Repeat only the lines from the one containing "parts = build()" through the one containing "before = set(bpy.data.objects)", exactly as written, both ends included.

*** WORKING DATA ***

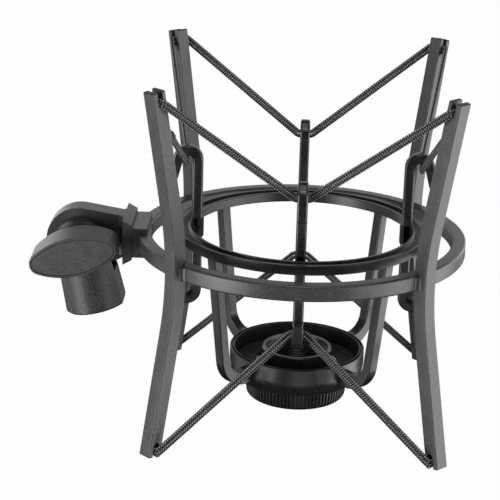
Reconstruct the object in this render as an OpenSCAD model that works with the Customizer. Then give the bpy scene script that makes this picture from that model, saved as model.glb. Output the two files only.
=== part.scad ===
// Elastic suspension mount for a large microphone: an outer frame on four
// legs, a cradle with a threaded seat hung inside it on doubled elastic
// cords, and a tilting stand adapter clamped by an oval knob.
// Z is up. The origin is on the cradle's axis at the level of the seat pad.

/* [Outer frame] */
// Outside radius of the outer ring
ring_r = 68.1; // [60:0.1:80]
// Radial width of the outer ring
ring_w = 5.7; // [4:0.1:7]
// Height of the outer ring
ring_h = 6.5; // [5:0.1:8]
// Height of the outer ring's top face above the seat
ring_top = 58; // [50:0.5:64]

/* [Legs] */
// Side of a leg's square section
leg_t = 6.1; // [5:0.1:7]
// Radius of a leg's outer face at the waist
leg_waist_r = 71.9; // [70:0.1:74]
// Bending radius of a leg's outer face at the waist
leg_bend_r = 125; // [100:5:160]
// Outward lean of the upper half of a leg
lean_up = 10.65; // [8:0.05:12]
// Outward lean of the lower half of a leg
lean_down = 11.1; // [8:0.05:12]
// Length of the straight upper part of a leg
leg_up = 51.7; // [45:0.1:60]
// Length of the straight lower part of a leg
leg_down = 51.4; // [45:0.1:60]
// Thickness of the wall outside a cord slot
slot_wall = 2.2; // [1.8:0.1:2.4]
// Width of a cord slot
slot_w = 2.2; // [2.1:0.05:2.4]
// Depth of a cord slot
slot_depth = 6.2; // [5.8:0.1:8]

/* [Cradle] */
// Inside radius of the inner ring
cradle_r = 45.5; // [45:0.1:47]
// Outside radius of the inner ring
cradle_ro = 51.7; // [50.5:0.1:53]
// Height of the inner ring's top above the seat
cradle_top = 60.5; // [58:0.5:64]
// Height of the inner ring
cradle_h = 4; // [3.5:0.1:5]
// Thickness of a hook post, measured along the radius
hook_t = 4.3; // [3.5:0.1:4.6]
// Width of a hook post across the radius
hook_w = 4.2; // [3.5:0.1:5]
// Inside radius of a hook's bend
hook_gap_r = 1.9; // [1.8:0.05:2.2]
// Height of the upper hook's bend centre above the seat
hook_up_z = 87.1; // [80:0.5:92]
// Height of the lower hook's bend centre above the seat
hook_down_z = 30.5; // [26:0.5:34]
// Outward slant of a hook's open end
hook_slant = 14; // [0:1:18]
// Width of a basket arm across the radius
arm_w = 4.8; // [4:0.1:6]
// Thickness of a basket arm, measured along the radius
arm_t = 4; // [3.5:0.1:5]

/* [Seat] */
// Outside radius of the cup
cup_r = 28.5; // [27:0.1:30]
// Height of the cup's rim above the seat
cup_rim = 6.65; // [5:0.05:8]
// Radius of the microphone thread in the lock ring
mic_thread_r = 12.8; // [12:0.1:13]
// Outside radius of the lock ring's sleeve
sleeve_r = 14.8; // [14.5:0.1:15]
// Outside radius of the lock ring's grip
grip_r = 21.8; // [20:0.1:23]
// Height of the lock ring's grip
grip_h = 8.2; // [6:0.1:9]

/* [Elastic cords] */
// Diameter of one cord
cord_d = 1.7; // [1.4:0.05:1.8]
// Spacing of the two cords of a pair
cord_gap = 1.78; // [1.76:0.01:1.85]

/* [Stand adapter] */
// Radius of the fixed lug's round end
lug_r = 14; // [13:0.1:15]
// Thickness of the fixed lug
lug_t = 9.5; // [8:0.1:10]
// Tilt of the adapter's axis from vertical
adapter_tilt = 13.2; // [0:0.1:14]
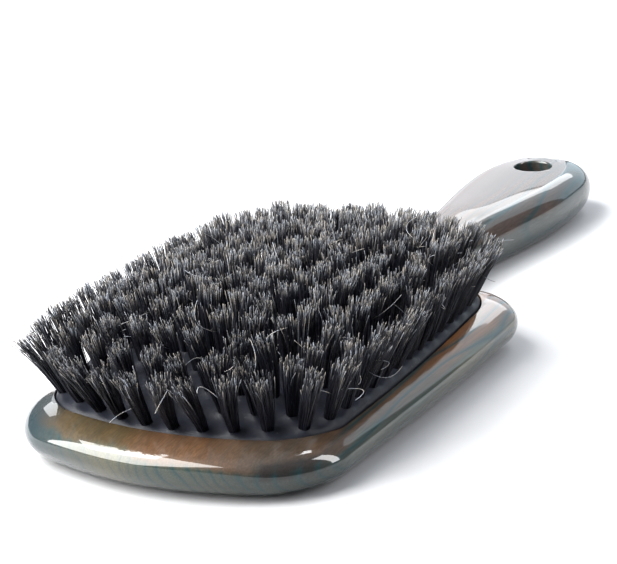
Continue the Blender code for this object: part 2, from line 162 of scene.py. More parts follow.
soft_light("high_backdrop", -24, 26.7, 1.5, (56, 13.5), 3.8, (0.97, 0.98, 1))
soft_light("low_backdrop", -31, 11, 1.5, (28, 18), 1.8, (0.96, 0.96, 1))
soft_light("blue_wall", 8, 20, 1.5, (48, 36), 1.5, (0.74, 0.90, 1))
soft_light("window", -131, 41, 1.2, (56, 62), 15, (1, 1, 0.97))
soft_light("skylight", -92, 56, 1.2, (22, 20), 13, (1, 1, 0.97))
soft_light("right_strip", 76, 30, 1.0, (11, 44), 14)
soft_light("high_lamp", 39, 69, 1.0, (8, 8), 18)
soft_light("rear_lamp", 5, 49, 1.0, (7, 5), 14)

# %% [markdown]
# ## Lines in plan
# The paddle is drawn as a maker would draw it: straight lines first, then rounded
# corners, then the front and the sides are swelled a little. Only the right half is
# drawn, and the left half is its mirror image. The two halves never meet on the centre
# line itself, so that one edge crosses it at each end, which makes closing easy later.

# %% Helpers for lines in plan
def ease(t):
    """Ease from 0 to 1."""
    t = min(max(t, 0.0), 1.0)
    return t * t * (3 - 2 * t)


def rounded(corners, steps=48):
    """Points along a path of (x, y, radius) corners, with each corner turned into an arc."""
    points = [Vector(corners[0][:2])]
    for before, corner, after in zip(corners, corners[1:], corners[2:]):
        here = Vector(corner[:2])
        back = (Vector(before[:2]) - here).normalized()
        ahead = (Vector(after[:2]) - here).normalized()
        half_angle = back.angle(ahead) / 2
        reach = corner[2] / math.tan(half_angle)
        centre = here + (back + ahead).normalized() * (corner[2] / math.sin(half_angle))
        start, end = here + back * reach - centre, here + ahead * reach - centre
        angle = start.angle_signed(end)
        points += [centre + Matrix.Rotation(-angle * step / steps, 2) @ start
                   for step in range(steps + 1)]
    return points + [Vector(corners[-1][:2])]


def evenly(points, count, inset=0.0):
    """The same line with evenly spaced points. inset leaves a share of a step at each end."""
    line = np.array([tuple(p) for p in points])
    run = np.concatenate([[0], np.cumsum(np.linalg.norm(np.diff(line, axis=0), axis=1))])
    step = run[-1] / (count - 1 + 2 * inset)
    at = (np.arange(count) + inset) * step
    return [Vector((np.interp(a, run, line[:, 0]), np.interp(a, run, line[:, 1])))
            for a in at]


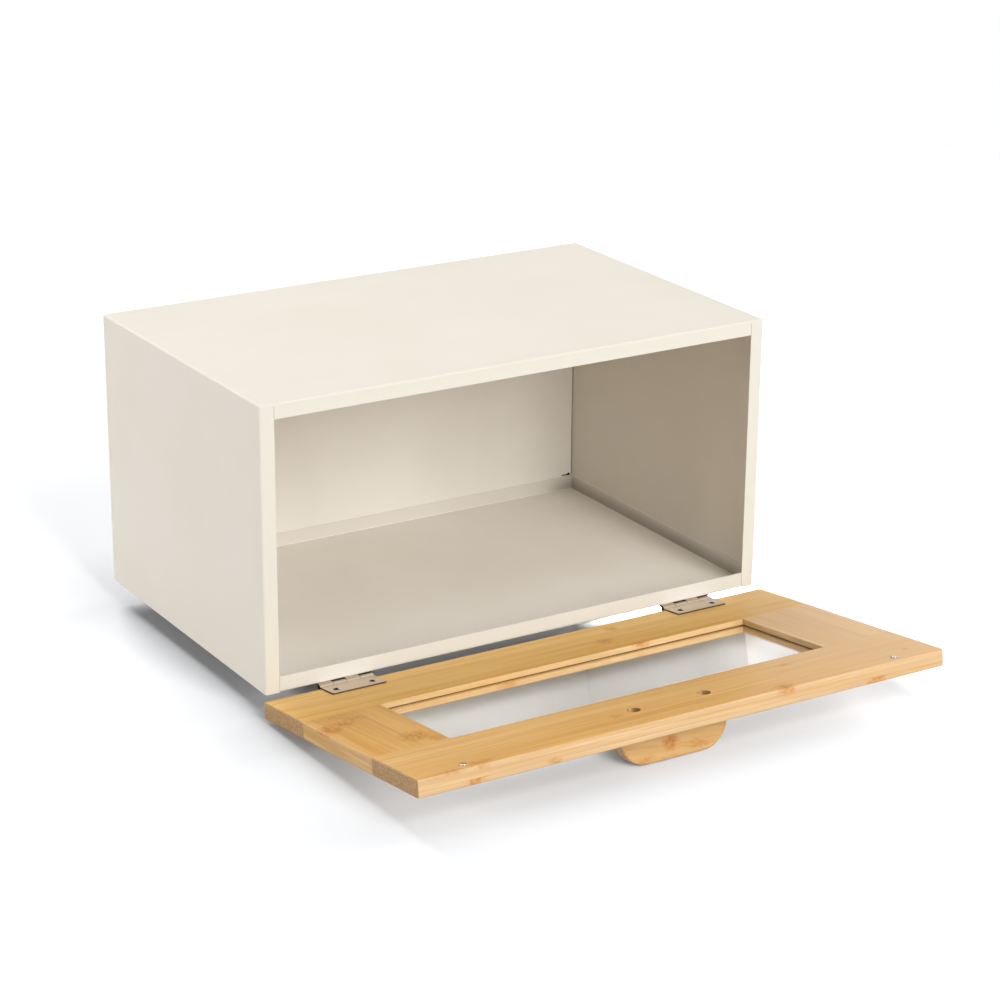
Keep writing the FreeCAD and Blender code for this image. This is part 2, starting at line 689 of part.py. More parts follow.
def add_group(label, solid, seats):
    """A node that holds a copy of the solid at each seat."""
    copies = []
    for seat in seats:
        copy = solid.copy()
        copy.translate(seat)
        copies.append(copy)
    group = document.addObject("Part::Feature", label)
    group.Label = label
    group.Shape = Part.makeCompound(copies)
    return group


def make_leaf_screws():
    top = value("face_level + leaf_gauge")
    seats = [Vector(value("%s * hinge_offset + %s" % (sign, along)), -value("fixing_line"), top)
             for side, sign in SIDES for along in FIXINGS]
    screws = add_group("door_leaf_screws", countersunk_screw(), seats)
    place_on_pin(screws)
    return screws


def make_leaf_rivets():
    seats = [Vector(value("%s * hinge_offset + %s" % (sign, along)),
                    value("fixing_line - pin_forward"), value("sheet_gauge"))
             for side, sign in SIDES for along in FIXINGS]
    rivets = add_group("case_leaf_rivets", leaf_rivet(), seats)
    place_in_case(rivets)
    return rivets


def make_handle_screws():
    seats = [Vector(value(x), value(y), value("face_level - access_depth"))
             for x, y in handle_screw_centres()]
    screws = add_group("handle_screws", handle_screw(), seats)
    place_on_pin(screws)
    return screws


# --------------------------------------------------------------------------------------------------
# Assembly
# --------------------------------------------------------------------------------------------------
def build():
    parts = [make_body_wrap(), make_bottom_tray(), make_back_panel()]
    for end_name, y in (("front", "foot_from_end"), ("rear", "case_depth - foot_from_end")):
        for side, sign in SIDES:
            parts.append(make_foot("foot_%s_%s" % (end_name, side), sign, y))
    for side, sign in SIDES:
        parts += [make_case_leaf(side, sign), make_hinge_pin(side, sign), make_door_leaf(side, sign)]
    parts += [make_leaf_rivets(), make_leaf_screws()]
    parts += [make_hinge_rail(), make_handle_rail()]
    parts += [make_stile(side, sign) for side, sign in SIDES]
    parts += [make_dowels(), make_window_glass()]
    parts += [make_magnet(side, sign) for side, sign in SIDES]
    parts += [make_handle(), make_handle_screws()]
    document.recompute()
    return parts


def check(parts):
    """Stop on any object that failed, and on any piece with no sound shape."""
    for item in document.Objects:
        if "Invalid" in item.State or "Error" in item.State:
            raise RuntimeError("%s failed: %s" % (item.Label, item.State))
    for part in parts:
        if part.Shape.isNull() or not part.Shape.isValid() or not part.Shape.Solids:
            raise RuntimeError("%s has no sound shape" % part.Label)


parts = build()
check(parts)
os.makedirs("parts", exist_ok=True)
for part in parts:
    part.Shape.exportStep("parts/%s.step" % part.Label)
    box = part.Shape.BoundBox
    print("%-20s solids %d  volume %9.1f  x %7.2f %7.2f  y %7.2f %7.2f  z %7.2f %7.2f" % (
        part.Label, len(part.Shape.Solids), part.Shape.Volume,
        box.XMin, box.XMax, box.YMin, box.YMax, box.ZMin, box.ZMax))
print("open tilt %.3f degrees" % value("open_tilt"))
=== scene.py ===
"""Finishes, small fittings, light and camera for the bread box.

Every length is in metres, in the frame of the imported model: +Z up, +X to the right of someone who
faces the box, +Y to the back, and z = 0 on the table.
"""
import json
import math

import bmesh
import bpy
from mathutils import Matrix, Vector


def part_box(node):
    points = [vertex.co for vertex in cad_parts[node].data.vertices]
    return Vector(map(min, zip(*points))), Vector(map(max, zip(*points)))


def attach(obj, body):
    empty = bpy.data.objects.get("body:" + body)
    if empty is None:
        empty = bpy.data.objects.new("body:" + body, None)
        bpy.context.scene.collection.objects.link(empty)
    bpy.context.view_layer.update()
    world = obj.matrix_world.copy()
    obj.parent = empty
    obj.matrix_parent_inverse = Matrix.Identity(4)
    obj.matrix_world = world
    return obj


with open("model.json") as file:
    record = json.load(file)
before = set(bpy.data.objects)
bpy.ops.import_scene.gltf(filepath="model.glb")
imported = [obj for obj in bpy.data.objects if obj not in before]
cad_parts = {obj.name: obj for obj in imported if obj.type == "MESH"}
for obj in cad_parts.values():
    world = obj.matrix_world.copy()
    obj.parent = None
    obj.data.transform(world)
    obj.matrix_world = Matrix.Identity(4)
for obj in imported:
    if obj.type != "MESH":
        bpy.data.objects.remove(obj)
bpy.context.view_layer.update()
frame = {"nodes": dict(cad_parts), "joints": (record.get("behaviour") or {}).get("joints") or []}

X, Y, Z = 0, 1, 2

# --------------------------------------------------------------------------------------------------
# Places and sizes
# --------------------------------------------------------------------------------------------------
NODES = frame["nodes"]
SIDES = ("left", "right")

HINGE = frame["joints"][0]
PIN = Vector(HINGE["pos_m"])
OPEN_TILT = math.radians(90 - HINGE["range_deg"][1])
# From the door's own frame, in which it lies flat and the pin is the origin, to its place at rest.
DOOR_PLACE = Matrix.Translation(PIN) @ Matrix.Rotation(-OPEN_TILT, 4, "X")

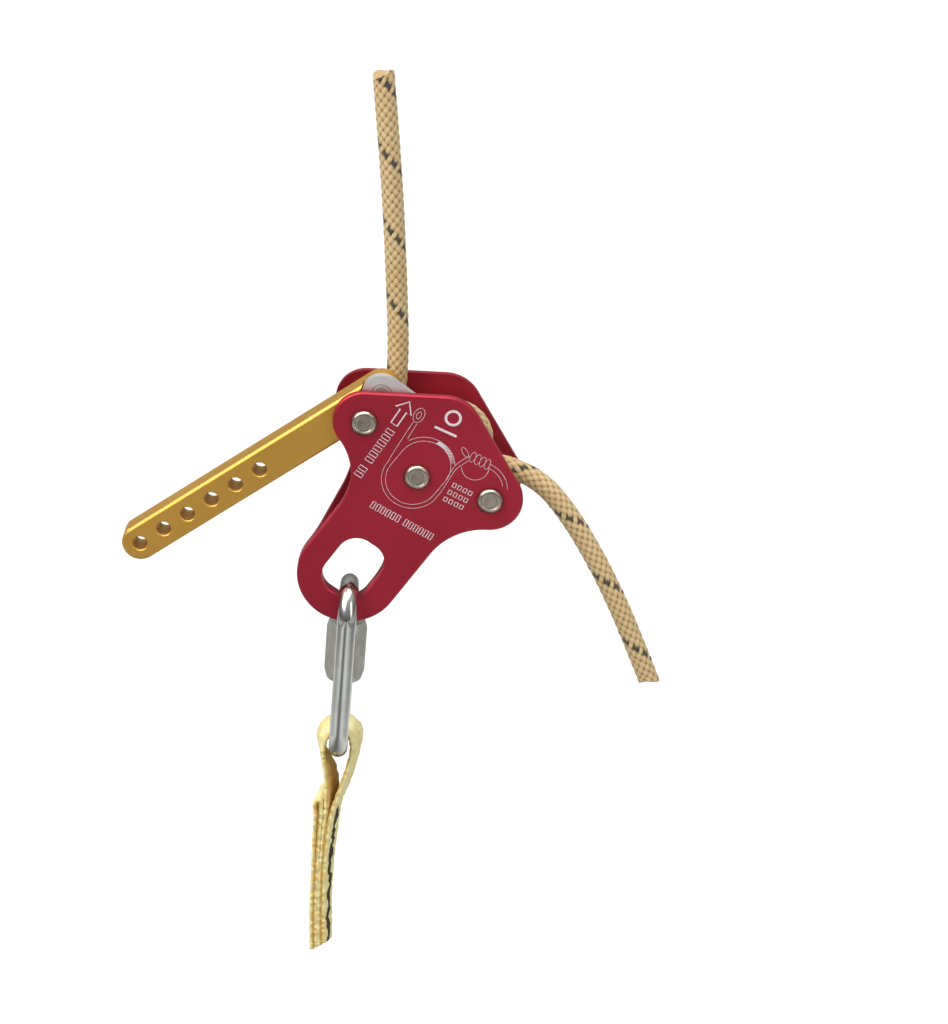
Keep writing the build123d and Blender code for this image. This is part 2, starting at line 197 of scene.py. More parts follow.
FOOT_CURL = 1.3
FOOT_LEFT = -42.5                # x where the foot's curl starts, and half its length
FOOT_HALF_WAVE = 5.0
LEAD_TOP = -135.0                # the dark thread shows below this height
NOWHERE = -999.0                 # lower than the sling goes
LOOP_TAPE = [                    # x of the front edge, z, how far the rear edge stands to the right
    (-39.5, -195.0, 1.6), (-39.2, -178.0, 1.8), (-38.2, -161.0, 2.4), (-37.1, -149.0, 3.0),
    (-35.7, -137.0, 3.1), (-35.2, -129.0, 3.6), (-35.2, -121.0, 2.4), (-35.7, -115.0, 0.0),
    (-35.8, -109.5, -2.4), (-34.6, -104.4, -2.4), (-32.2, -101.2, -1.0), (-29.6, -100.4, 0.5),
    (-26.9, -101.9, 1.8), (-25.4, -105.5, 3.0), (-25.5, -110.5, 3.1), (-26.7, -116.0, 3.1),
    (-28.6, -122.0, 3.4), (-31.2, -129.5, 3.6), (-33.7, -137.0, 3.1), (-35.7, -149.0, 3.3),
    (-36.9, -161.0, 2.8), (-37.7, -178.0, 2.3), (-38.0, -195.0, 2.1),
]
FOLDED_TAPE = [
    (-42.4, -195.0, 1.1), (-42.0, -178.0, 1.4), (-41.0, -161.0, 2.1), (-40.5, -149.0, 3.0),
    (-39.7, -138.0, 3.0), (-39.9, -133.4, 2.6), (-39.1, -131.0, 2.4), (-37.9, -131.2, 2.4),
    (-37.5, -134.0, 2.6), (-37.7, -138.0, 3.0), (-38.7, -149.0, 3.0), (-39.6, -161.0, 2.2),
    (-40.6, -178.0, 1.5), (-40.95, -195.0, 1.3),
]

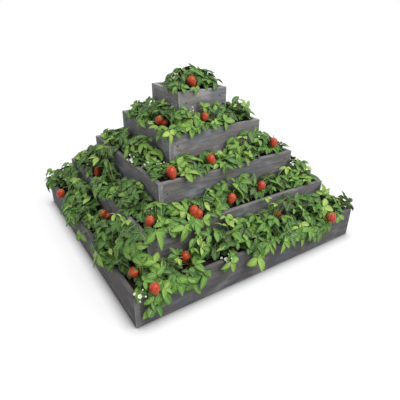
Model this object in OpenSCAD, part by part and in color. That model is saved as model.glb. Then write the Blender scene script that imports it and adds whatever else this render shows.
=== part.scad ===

***

» RESPONSE TO THE TASK:
parts = build()
check(parts)
os.makedirs("parts", exist_ok=True)
for part in parts:
    part.Shape.exportStep("parts/%s.step" % part.Label)
    box = part.Shape.BoundBox
    print("%-20s solids %d  volume %9.1f  x %7.2f %7.2f  y %7.2f %7.2f  z %7.2f %7.2f" % (
        part.Label, len(part.Shape.Solids), part.Shape.Volume,
        box.XMin, box.XMax, box.YMin, box.YMax, box.ZMin, box.ZMax))
print("open tilt %.3f degrees" % value("open_tilt"))
=== scene.py ===
"""Finishes, small fittings, light and camera for the bread box.

Every length is in metres, in the frame of the imported model: +Z up, +X to the right of someone who
faces the box, +Y to the back, and z = 0 on the table.
"""
import json
import math

import bmesh
import bpy
from mathutils import Matrix, Vector


def part_box(node):
    points = [vertex.co for vertex in cad_parts[node].data.vertices]
    return Vector(map(min, zip(*points))), Vector(map(max, zip(*points)))


def attach(obj, body):
    empty = bpy.data.objects.get("body:" + body)
    if empty is None:
        empty = bpy.data.objects.new("body:" + body, None)
        bpy.context.scene.collection.objects.link(empty)
    bpy.context.view_layer.update()
    world = obj.matrix_world.copy()
    obj.parent = empty
    obj.matrix_parent_inverse = Matrix.Identity(4)
    obj.matrix_world = world
    return obj


with open("model.json") as file:
    record = json.load(file)
before = set(bpy.data.objects)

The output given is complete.